───── SOURCE MATERIAL ─────

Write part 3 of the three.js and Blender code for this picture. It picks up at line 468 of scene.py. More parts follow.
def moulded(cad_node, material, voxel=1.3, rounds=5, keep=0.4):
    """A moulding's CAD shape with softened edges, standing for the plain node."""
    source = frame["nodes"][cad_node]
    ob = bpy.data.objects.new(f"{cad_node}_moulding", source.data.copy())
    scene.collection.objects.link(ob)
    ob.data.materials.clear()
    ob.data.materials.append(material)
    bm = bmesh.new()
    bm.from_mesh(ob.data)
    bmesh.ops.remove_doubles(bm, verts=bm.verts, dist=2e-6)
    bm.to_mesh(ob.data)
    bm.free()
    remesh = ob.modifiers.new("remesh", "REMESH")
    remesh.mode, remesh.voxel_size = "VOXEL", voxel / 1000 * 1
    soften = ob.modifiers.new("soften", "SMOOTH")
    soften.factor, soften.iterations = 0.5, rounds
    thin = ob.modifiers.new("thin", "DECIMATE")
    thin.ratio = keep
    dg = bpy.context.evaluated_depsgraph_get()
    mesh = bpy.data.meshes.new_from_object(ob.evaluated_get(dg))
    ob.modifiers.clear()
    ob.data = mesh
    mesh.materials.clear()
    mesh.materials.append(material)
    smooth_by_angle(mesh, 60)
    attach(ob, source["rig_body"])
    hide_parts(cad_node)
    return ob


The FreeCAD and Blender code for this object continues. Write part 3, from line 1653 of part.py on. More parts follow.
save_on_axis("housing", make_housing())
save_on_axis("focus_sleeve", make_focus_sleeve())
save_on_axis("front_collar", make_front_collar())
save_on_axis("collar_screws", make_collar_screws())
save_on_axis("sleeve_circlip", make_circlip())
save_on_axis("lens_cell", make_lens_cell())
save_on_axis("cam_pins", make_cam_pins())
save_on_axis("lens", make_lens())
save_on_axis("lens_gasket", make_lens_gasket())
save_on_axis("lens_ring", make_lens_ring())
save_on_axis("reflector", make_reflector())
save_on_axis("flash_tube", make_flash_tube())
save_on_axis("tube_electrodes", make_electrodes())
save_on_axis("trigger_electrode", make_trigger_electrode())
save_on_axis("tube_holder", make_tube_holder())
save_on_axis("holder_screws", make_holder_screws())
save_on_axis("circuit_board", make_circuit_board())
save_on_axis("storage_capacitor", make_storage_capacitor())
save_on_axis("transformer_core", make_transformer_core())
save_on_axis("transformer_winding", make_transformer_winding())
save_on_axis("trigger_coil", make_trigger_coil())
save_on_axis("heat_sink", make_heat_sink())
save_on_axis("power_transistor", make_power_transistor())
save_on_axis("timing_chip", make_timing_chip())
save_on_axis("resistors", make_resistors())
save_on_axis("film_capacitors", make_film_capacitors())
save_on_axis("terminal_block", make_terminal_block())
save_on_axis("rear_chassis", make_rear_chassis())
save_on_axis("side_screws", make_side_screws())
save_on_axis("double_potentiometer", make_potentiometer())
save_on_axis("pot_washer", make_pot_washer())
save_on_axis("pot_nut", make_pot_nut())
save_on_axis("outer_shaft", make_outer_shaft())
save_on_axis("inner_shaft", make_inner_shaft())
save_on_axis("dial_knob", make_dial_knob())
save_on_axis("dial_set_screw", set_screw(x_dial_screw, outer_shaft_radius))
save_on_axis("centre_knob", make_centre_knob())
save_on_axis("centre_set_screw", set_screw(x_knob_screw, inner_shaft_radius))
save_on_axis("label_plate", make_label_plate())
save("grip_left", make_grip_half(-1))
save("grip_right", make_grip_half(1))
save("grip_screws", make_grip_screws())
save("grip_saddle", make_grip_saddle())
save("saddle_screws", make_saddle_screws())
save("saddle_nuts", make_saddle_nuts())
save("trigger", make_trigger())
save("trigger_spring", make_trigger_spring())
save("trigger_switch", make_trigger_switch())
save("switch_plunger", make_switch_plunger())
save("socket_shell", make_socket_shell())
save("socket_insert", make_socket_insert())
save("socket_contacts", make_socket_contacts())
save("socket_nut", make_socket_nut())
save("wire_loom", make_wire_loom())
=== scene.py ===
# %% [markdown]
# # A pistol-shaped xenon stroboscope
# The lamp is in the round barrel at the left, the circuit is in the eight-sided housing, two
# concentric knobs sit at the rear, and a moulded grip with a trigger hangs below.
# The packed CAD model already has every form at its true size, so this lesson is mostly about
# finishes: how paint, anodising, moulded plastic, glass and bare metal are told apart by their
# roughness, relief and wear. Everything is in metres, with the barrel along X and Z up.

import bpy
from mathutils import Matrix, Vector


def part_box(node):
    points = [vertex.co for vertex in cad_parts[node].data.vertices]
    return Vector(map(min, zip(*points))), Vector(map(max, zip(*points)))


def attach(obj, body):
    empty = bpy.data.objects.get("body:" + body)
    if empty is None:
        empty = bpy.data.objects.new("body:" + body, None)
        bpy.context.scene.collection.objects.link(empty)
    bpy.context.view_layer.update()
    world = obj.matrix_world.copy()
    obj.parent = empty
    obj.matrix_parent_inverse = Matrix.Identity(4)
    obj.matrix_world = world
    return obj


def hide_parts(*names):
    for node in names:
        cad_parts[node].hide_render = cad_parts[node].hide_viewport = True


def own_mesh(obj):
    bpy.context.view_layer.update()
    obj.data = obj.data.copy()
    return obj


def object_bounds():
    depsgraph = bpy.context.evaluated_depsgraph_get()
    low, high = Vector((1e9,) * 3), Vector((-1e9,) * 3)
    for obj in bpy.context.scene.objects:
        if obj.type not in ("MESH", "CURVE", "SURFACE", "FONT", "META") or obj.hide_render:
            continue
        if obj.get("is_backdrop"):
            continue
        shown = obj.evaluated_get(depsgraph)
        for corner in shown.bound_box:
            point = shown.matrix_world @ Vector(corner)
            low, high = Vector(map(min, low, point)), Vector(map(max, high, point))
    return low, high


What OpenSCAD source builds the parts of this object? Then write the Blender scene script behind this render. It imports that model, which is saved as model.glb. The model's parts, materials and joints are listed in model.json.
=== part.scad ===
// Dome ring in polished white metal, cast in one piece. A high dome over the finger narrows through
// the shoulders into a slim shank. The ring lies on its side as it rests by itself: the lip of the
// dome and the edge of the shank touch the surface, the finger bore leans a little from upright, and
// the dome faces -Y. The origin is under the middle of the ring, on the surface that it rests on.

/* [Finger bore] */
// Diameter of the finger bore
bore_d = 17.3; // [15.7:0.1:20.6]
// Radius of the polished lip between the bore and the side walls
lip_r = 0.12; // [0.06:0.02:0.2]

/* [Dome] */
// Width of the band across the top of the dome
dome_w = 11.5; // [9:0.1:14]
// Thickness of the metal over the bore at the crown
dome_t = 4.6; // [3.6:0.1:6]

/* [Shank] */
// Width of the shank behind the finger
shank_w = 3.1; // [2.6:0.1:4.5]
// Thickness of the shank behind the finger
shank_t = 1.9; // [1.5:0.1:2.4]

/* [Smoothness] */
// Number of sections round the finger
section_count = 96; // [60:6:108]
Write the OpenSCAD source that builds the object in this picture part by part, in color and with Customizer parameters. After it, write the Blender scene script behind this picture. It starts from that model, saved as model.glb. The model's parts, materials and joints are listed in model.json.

─────

**PROBLEM STATEMENT**. Please output the entries above, every line exactly as it reads.

**THE RESPONSE**.
Write part 3 of the three.js and Blender code for this picture. It picks up at line 468 of scene.py. More parts follow.
def moulded(cad_node, material, voxel=1.3, rounds=5, keep=0.4):
    """A moulding's CAD shape with softened edges, standing for the plain node."""
    source = frame["nodes"][cad_node]
    ob = bpy.data.objects.new(f"{cad_node}_moulding", source.data.copy())
    scene.collection.objects.link(ob)
    ob.data.materials.clear()
    ob.data.materials.append(material)
    bm = bmesh.new()
    bm.from_mesh(ob.data)
    bmesh.ops.remove_doubles(bm, verts=bm.verts, dist=2e-6)
    bm.to_mesh(ob.data)
    bm.free()
    remesh = ob.modifiers.new("remesh", "REMESH")
    remesh.mode, remesh.voxel_size = "VOXEL", voxel / 1000 * 1
    soften = ob.modifiers.new("soften", "SMOOTH")
    soften.factor, soften.iterations = 0.5, rounds
    thin = ob.modifiers.new("thin", "DECIMATE")
    thin.ratio = keep
    dg = bpy.context.evaluated_depsgraph_get()
    mesh = bpy.data.meshes.new_from_object(ob.evaluated_get(dg))
    ob.modifiers.clear()
    ob.data = mesh
    mesh.materials.clear()
    mesh.materials.append(material)
    smooth_by_angle(mesh, 60)
    attach(ob, source["rig_body"])
    hide_parts(cad_node)
    return ob


The FreeCAD and Blender code for this object continues. Write part 3, from line 1653 of part.py on. More parts follow.
save_on_axis("housing", make_housing())
save_on_axis("focus_sleeve", make_focus_sleeve())
save_on_axis("front_collar", make_front_collar())
save_on_axis("collar_screws", make_collar_screws())
save_on_axis("sleeve_circlip", make_circlip())
save_on_axis("lens_cell", make_lens_cell())
save_on_axis("cam_pins", make_cam_pins())
save_on_axis("lens", make_lens())
save_on_axis("lens_gasket", make_lens_gasket())
save_on_axis("lens_ring", make_lens_ring())
save_on_axis("reflector", make_reflector())
save_on_axis("flash_tube", make_flash_tube())
save_on_axis("tube_electrodes", make_electrodes())
save_on_axis("trigger_electrode", make_trigger_electrode())
save_on_axis("tube_holder", make_tube_holder())
save_on_axis("holder_screws", make_holder_screws())
save_on_axis("circuit_board", make_circuit_board())
save_on_axis("storage_capacitor", make_storage_capacitor())
save_on_axis("transformer_core", make_transformer_core())
save_on_axis("transformer_winding", make_transformer_winding())
save_on_axis("trigger_coil", make_trigger_coil())
save_on_axis("heat_sink", make_heat_sink())
save_on_axis("power_transistor", make_power_transistor())
save_on_axis("timing_chip", make_timing_chip())
save_on_axis("resistors", make_resistors())
save_on_axis("film_capacitors", make_film_capacitors())
save_on_axis("terminal_block", make_terminal_block())
save_on_axis("rear_chassis", make_rear_chassis())
save_on_axis("side_screws", make_side_screws())
save_on_axis("double_potentiometer", make_potentiometer())
save_on_axis("pot_washer", make_pot_washer())
save_on_axis("pot_nut", make_pot_nut())
save_on_axis("outer_shaft", make_outer_shaft())
save_on_axis("inner_shaft", make_inner_shaft())
save_on_axis("dial_knob", make_dial_knob())
save_on_axis("dial_set_screw", set_screw(x_dial_screw, outer_shaft_radius))
save_on_axis("centre_knob", make_centre_knob())
save_on_axis("centre_set_screw", set_screw(x_knob_screw, inner_shaft_radius))
save_on_axis("label_plate", make_label_plate())
save("grip_left", make_grip_half(-1))
save("grip_right", make_grip_half(1))
save("grip_screws", make_grip_screws())
save("grip_saddle", make_grip_saddle())
save("saddle_screws", make_saddle_screws())
save("saddle_nuts", make_saddle_nuts())
save("trigger", make_trigger())
save("trigger_spring", make_trigger_spring())
save("trigger_switch", make_trigger_switch())
save("switch_plunger", make_switch_plunger())
save("socket_shell", make_socket_shell())
save("socket_insert", make_socket_insert())
save("socket_contacts", make_socket_contacts())
save("socket_nut", make_socket_nut())
save("wire_loom", make_wire_loom())
=== scene.py ===
# %% [markdown]
# # A pistol-shaped xenon stroboscope
# The lamp is in the round barrel at the left, the circuit is in the eight-sided housing, two
# concentric knobs sit at the rear, and a moulded grip with a trigger hangs below.
# The packed CAD model already has every form at its true size, so this lesson is mostly about
# finishes: how paint, anodising, moulded plastic, glass and bare metal are told apart by their
# roughness, relief and wear. Everything is in metres, with the barrel along X and Z up.

import bpy
from mathutils import Matrix, Vector


def part_box(node):
    points = [vertex.co for vertex in cad_parts[node].data.vertices]
    return Vector(map(min, zip(*points))), Vector(map(max, zip(*points)))


def attach(obj, body):
    empty = bpy.data.objects.get("body:" + body)
    if empty is None:
        empty = bpy.data.objects.new("body:" + body, None)
        bpy.context.scene.collection.objects.link(empty)
    bpy.context.view_layer.update()
    world = obj.matrix_world.copy()
    obj.parent = empty
    obj.matrix_parent_inverse = Matrix.Identity(4)
    obj.matrix_world = world
    return obj


def hide_parts(*names):
    for node in names:
        cad_parts[node].hide_render = cad_parts[node].hide_viewport = True


def own_mesh(obj):
    bpy.context.view_layer.update()
    obj.data = obj.data.copy()
    return obj


def object_bounds():
    depsgraph = bpy.context.evaluated_depsgraph_get()
    low, high = Vector((1e9,) * 3), Vector((-1e9,) * 3)
    for obj in bpy.context.scene.objects:
        if obj.type not in ("MESH", "CURVE", "SURFACE", "FONT", "META") or obj.hide_render:
            continue
        if obj.get("is_backdrop"):
            continue
        shown = obj.evaluated_get(depsgraph)
        for corner in shown.bound_box:
            point = shown.matrix_world @ Vector(corner)
            low, high = Vector(map(min, low, point)), Vector(map(max, high, point))
    return low, high


What OpenSCAD source builds the parts of this object? Then write the Blender scene script behind this render. It imports that model, which is saved as model.glb. The model's parts, materials and joints are listed in model.json.
=== part.scad ===
// Dome ring in polished white metal, cast in one piece. A high dome over the finger narrows through
// the shoulders into a slim shank. The ring lies on its side as it rests by itself: the lip of the
// dome and the edge of the shank touch the surface, the finger bore leans a little from upright, and
// the dome faces -Y. The origin is under the middle of the ring, on the surface that it rests on.

/* [Finger bore] */
// Diameter of the finger bore
bore_d = 17.3; // [15.7:0.1:20.6]
// Radius of the polished lip between the bore and the side walls
lip_r = 0.12; // [0.06:0.02:0.2]

/* [Dome] */
// Width of the band across the top of the dome
dome_w = 11.5; // [9:0.1:14]
// Thickness of the metal over the bore at the crown
dome_t = 4.6; // [3.6:0.1:6]

/* [Shank] */
// Width of the shank behind the finger
shank_w = 3.1; // [2.6:0.1:4.5]
// Thickness of the shank behind the finger
shank_t = 1.9; // [1.5:0.1:2.4]

/* [Smoothness] */
// Number of sections round the finger
section_count = 96; // [60:6:108]
Write the OpenSCAD source that builds the object in this picture part by part, in color and with Customizer parameters. After it, write the Blender scene script behind this picture. It starts from that model, saved as model.glb. The model's parts, materials and joints are listed in model.json.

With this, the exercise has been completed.